── Data segment ──

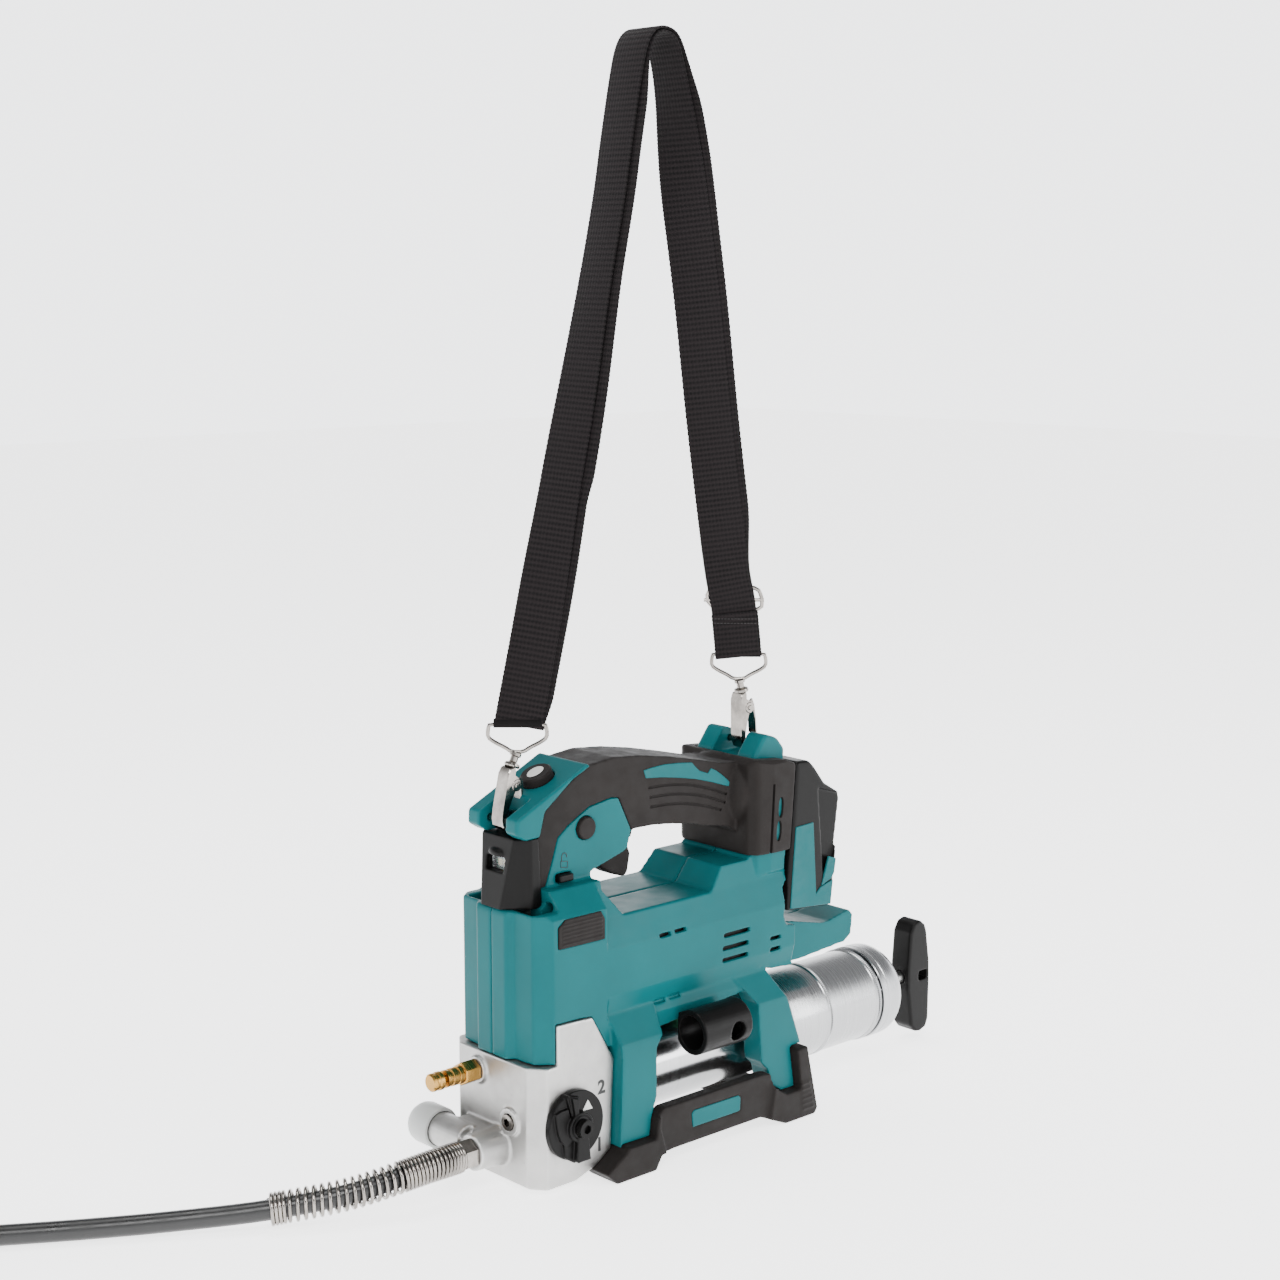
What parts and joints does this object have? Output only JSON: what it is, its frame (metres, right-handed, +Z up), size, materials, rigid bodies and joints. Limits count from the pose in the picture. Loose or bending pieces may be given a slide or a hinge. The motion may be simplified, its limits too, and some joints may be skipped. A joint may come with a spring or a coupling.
{
  "type": "cordless grease gun",
  "caption": "Cordless grease gun: D-handle casing on a cast pump block, cartridge barrel with T-handle, sprung flexible hose, slide-on battery and webbing shoulder strap.",
  "frame": {"origin": "on the floor, below the middle of the tool's box without its hose", "axes": "+X from the nose to the T-handle, along the barrel; +Y to the side away from the dial and the hose holder; +Z up"},
  "size_m": [0.8672, 0.2565, 0.6941],
  "materials": {
    "teal_casing": "fine-textured satin moulded plastic, teal",
    "black_rubber": "soft matte overmould, warm near-black",
    "black_plastic": "satin moulded plastic, black",
    "cast_aluminium": "sand-cast, bead-blasted, satin",
    "zinc_steel": "drawn tube, bright zinc plated, faint turned lines",
    "plated_steel": "nickel-plated steel",
    "machine_steel": "ground machine steel",
    "brass": "turned brass, lightly polished",
    "copper_winding": "enamelled copper winding and laminations",
    "white_plastic": "translucent white plastic",
    "clear_lens": "clear moulded lens",
    "webbing": "woven polypropylene webbing, near-black",
    "hose_rubber": "smooth thermoplastic hose cover, black",
    "circuit_board": "green circuit board with potted parts"
  },
  "bodies": {
    "tool": {"adjuster_buckle": "plated_steel", "barrel_cap": "zinc_steel", "base_guard": "black_rubber", "bleeder_body": "brass", "controller": "circuit_board", "follower_spring": "machine_steel", "front_anchor": "teal_casing", "front_anchor_pin": "plated_steel", "front_clip": "plated_steel", "front_ring": "plated_steel", "gear_bearing": "machine_steel", "grease_barrel": "zinc_steel", "grip_cover": "black_rubber", "hose": "hose_rubber", "hose_coil": "hose_rubber", "hose_coupler": "plated_steel", "hose_fitting": "plated_steel", "hose_holder": "black_plastic", "led_bezel": "black_plastic", "led_board": "circuit_board", "led_lens": "clear_lens", "left_bar_inlay": "teal_casing", "left_housing": "teal_casing", "left_side_pad": "black_rubber", "motor_bearing_front": "machine_steel", "motor_bearing_rear": "machine_steel", "motor_stator": "machine_steel", "plug_screw": "plated_steel", "pump_block": "cast_aluminium", "rear_anchor": "teal_casing", "rear_anchor_pin": "plated_steel", "rear_clip": "plated_steel", "rear_ring": "plated_steel", "relief_cap": "white_plastic", "right_bar_inlay": "teal_casing", "right_housing": "teal_casing", "right_side_pad": "black_rubber", "spring_guard": "plated_steel", "strap": "webbing", "switch_body": "black_plastic", "terminal_block": "black_plastic"},
    "trigger": {"trigger": "black_plastic"},
    "lock_button": {"lock_button": "black_rubber"},
    "lock_slider": {"lock_slider": "black_plastic"},
    "lamp_button": {"lamp_button": "white_plastic"},
    "speed_dial": {"speed_dial": "black_plastic", "dial_screw": "black_plastic"},
    "bleeder_button": {"bleeder_button": "brass"},
    "plunger_rod": {"plunger_rod": "machine_steel"},
    "t_handle": {"t_handle": "black_plastic"},
    "follower": {"follower_piston": "black_plastic"},
    "battery": {"battery_case": "black_plastic"},
    "battery_latch": {"battery_latch": "teal_casing"},
    "front_gate": {"front_gate": "plated_steel"},
    "rear_gate": {"rear_gate": "plated_steel"},
    "rotor": {"motor_rotor": "copper_winding", "motor_fan": "black_plastic", "drive_pinion": "machine_steel"},
    "drive_gear": {"drive_gear": "machine_steel"},
    "pump_plunger": {"pump_plunger": "machine_steel"}
  },
  "joints": [
    {"name": "trigger_pull", "type": "hinge", "parent": "tool", "child": "trigger", "pos_m": [-0.10745, 0.00735, 0.197], "axis": [0, -1, 0], "range_deg": [0, 8], "stiffness_Nm_per_rad": 0.6, "springref_deg": -8.59},
    {"name": "lock_press", "type": "slide", "parent": "tool", "child": "lock_button", "axis": [0, 1, 0], "range_m": [0, 0.002], "stiffness_N_per_m": 600, "springref_m": -0.001},
    {"name": "lock_slide", "type": "slide", "parent": "tool", "child": "lock_slider", "axis": [0, 1, 0], "range_m": [0, 0.003]},
    {"name": "lamp_press", "type": "slide", "parent": "tool", "child": "lamp_button", "axis": [0.4061, 0, -0.9138], "range_m": [0, 0.001], "stiffness_N_per_m": 800, "springref_m": -0.001},
    {"name": "speed_select", "type": "hinge", "parent": "tool", "child": "speed_dial", "pos_m": [-0.15275, -0.03535, 0.0421], "axis": [0, -1, 0], "range_deg": [0, 60]},
    {"name": "bleeder_press", "type": "slide", "parent": "tool", "child": "bleeder_button", "axis": [1, 0, 0], "range_m": [0, 0.002], "stiffness_N_per_m": 900, "springref_m": -0.001},
    {"name": "rod_pull", "type": "slide", "parent": "tool", "child": "plunger_rod", "axis": [1, 0, 0], "range_m": [0, 0.2]},
    {"name": "handle_spin", "type": "hinge", "parent": "plunger_rod", "child": "t_handle", "pos_m": [0.20395, 0.00735, 0.0483], "axis": [1, 0, 0], "range_deg": [-180, 180]},
    {"name": "follower_travel", "type": "slide", "parent": "tool", "child": "follower", "axis": [-1, 0, 0], "range_m": [0, 0.17]},
    {"name": "battery_slide", "type": "slide", "parent": "tool", "child": "battery", "axis": [0.0793, 0, 0.9968], "range_m": [0, 0.1]},
    {"name": "latch_press", "type": "slide", "parent": "battery", "child": "battery_latch", "axis": [-1, 0, 0], "range_m": [0, 0.002], "stiffness_N_per_m": 500, "springref_m": -0.001},
    {"name": "front_gate_swing", "type": "hinge", "parent": "tool", "child": "front_gate", "pos_m": [-0.16208, 0.00735, 0.2443], "axis": [0, 1, 0], "range_deg": [0, 20], "stiffness_Nm_per_rad": 0.02, "springref_deg": -11.46},
    {"name": "rear_gate_swing", "type": "hinge", "parent": "tool", "child": "rear_gate", "pos_m": [0.03378, 0.00735, 0.26611], "axis": [0, 1, 0], "range_deg": [0, 20], "stiffness_Nm_per_rad": 0.02, "springref_deg": -11.46},
    {"name": "rotor_spin", "type": "hinge", "parent": "tool", "child": "rotor", "pos_m": [-0.11295, 0.00735, 0.134], "axis": [1, 0, 0], "continuous": true},
    {"name": "gear_spin", "type": "hinge", "parent": "tool", "child": "drive_gear", "pos_m": [-0.11295, 0.00735, 0.109], "axis": [1, 0, 0], "continuous": true},
    {"name": "plunger_stroke", "type": "slide", "parent": "tool", "child": "pump_plunger", "axis": [0, 0, -1], "range_m": [0, 0.01]}
  ],
  "couplings": [
    {"joint": "gear_spin", "follows": "rotor_spin", "ratio": -0.28571}
  ]
}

───

Extract the full listing and reproduce each line exactly.

- [Solution for this exercise]
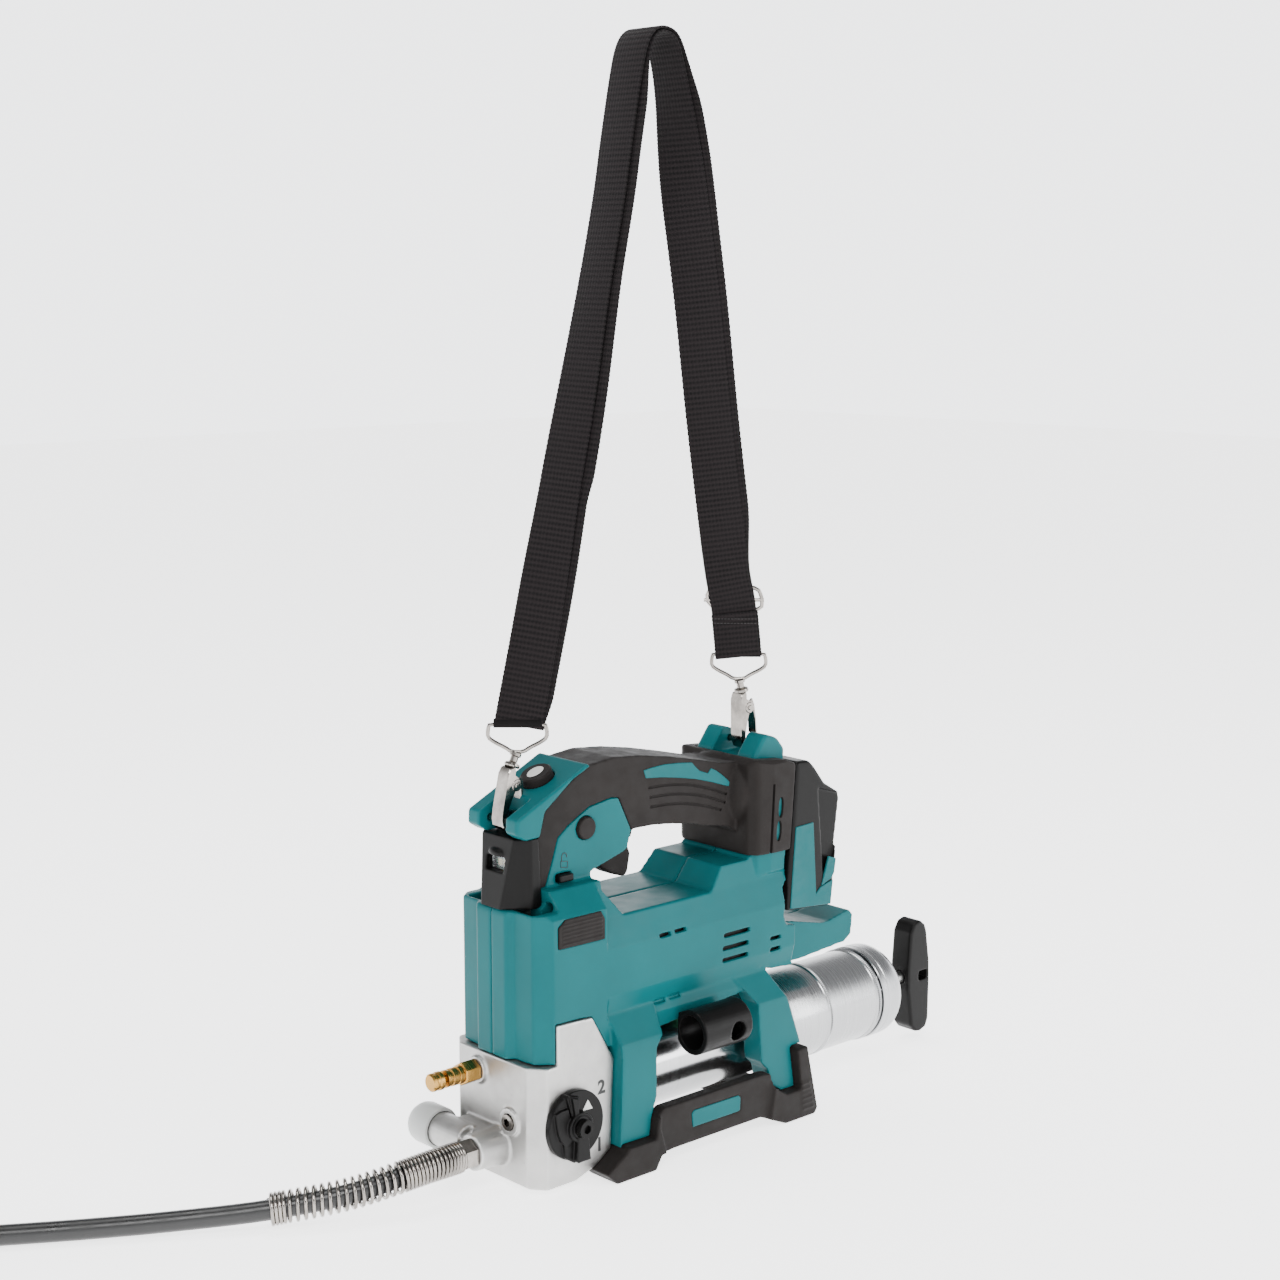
What parts and joints does this object have? Output only JSON: what it is, its frame (metres, right-handed, +Z up), size, materials, rigid bodies and joints. Limits count from the pose in the picture. Loose or bending pieces may be given a slide or a hinge. The motion may be simplified, its limits too, and some joints may be skipped. A joint may come with a spring or a coupling.
{
  "type": "cordless grease gun",
  "caption": "Cordless grease gun: D-handle casing on a cast pump block, cartridge barrel with T-handle, sprung flexible hose, slide-on battery and webbing shoulder strap.",
  "frame": {"origin": "on the floor, below the middle of the tool's box without its hose", "axes": "+X from the nose to the T-handle, along the barrel; +Y to the side away from the dial and the hose holder; +Z up"},
  "size_m": [0.8672, 0.2565, 0.6941],
  "materials": {
    "teal_casing": "fine-textured satin moulded plastic, teal",
    "black_rubber": "soft matte overmould, warm near-black",
    "black_plastic": "satin moulded plastic, black",
    "cast_aluminium": "sand-cast, bead-blasted, satin",
    "zinc_steel": "drawn tube, bright zinc plated, faint turned lines",
    "plated_steel": "nickel-plated steel",
    "machine_steel": "ground machine steel",
    "brass": "turned brass, lightly polished",
    "copper_winding": "enamelled copper winding and laminations",
    "white_plastic": "translucent white plastic",
    "clear_lens": "clear moulded lens",
    "webbing": "woven polypropylene webbing, near-black",
    "hose_rubber": "smooth thermoplastic hose cover, black",
    "circuit_board": "green circuit board with potted parts"
  },
  "bodies": {
    "tool": {"adjuster_buckle": "plated_steel", "barrel_cap": "zinc_steel", "base_guard": "black_rubber", "bleeder_body": "brass", "controller": "circuit_board", "follower_spring": "machine_steel", "front_anchor": "teal_casing", "front_anchor_pin": "plated_steel", "front_clip": "plated_steel", "front_ring": "plated_steel", "gear_bearing": "machine_steel", "grease_barrel": "zinc_steel", "grip_cover": "black_rubber", "hose": "hose_rubber", "hose_coil": "hose_rubber", "hose_coupler": "plated_steel", "hose_fitting": "plated_steel", "hose_holder": "black_plastic", "led_bezel": "black_plastic", "led_board": "circuit_board", "led_lens": "clear_lens", "left_bar_inlay": "teal_casing", "left_housing": "teal_casing", "left_side_pad": "black_rubber", "motor_bearing_front": "machine_steel", "motor_bearing_rear": "machine_steel", "motor_stator": "machine_steel", "plug_screw": "plated_steel", "pump_block": "cast_aluminium", "rear_anchor": "teal_casing", "rear_anchor_pin": "plated_steel", "rear_clip": "plated_steel", "rear_ring": "plated_steel", "relief_cap": "white_plastic", "right_bar_inlay": "teal_casing", "right_housing": "teal_casing", "right_side_pad": "black_rubber", "spring_guard": "plated_steel", "strap": "webbing", "switch_body": "black_plastic", "terminal_block": "black_plastic"},
    "trigger": {"trigger": "black_plastic"},
    "lock_button": {"lock_button": "black_rubber"},
    "lock_slider": {"lock_slider": "black_plastic"},
    "lamp_button": {"lamp_button": "white_plastic"},
    "speed_dial": {"speed_dial": "black_plastic", "dial_screw": "black_plastic"},
    "bleeder_button": {"bleeder_button": "brass"},
    "plunger_rod": {"plunger_rod": "machine_steel"},
    "t_handle": {"t_handle": "black_plastic"},
    "follower": {"follower_piston": "black_plastic"},
    "battery": {"battery_case": "black_plastic"},
    "battery_latch": {"battery_latch": "teal_casing"},
    "front_gate": {"front_gate": "plated_steel"},
    "rear_gate": {"rear_gate": "plated_steel"},
    "rotor": {"motor_rotor": "copper_winding", "motor_fan": "black_plastic", "drive_pinion": "machine_steel"},
    "drive_gear": {"drive_gear": "machine_steel"},
    "pump_plunger": {"pump_plunger": "machine_steel"}
  },
  "joints": [
    {"name": "trigger_pull", "type": "hinge", "parent": "tool", "child": "trigger", "pos_m": [-0.10745, 0.00735, 0.197], "axis": [0, -1, 0], "range_deg": [0, 8], "stiffness_Nm_per_rad": 0.6, "springref_deg": -8.59},
    {"name": "lock_press", "type": "slide", "parent": "tool", "child": "lock_button", "axis": [0, 1, 0], "range_m": [0, 0.002], "stiffness_N_per_m": 600, "springref_m": -0.001},
    {"name": "lock_slide", "type": "slide", "parent": "tool", "child": "lock_slider", "axis": [0, 1, 0], "range_m": [0, 0.003]},
    {"name": "lamp_press", "type": "slide", "parent": "tool", "child": "lamp_button", "axis": [0.4061, 0, -0.9138], "range_m": [0, 0.001], "stiffness_N_per_m": 800, "springref_m": -0.001},
    {"name": "speed_select", "type": "hinge", "parent": "tool", "child": "speed_dial", "pos_m": [-0.15275, -0.03535, 0.0421], "axis": [0, -1, 0], "range_deg": [0, 60]},
    {"name": "bleeder_press", "type": "slide", "parent": "tool", "child": "bleeder_button", "axis": [1, 0, 0], "range_m": [0, 0.002], "stiffness_N_per_m": 900, "springref_m": -0.001},
    {"name": "rod_pull", "type": "slide", "parent": "tool", "child": "plunger_rod", "axis": [1, 0, 0], "range_m": [0, 0.2]},
    {"name": "handle_spin", "type": "hinge", "parent": "plunger_rod", "child": "t_handle", "pos_m": [0.20395, 0.00735, 0.0483], "axis": [1, 0, 0], "range_deg": [-180, 180]},
    {"name": "follower_travel", "type": "slide", "parent": "tool", "child": "follower", "axis": [-1, 0, 0], "range_m": [0, 0.17]},
    {"name": "battery_slide", "type": "slide", "parent": "tool", "child": "battery", "axis": [0.0793, 0, 0.9968], "range_m": [0, 0.1]},
    {"name": "latch_press", "type": "slide", "parent": "battery", "child": "battery_latch", "axis": [-1, 0, 0], "range_m": [0, 0.002], "stiffness_N_per_m": 500, "springref_m": -0.001},
    {"name": "front_gate_swing", "type": "hinge", "parent": "tool", "child": "front_gate", "pos_m": [-0.16208, 0.00735, 0.2443], "axis": [0, 1, 0], "range_deg": [0, 20], "stiffness_Nm_per_rad": 0.02, "springref_deg": -11.46},
    {"name": "rear_gate_swing", "type": "hinge", "parent": "tool", "child": "rear_gate", "pos_m": [0.03378, 0.00735, 0.26611], "axis": [0, 1, 0], "range_deg": [0, 20], "stiffness_Nm_per_rad": 0.02, "springref_deg": -11.46},
    {"name": "rotor_spin", "type": "hinge", "parent": "tool", "child": "rotor", "pos_m": [-0.11295, 0.00735, 0.134], "axis": [1, 0, 0], "continuous": true},
    {"name": "gear_spin", "type": "hinge", "parent": "tool", "child": "drive_gear", "pos_m": [-0.11295, 0.00735, 0.109], "axis": [1, 0, 0], "continuous": true},
    {"name": "plunger_stroke", "type": "slide", "parent": "tool", "child": "pump_plunger", "axis": [0, 0, -1], "range_m": [0, 0.01]}
  ],
  "couplings": [
    {"joint": "gear_spin", "follows": "rotor_spin", "ratio": -0.28571}
  ]
}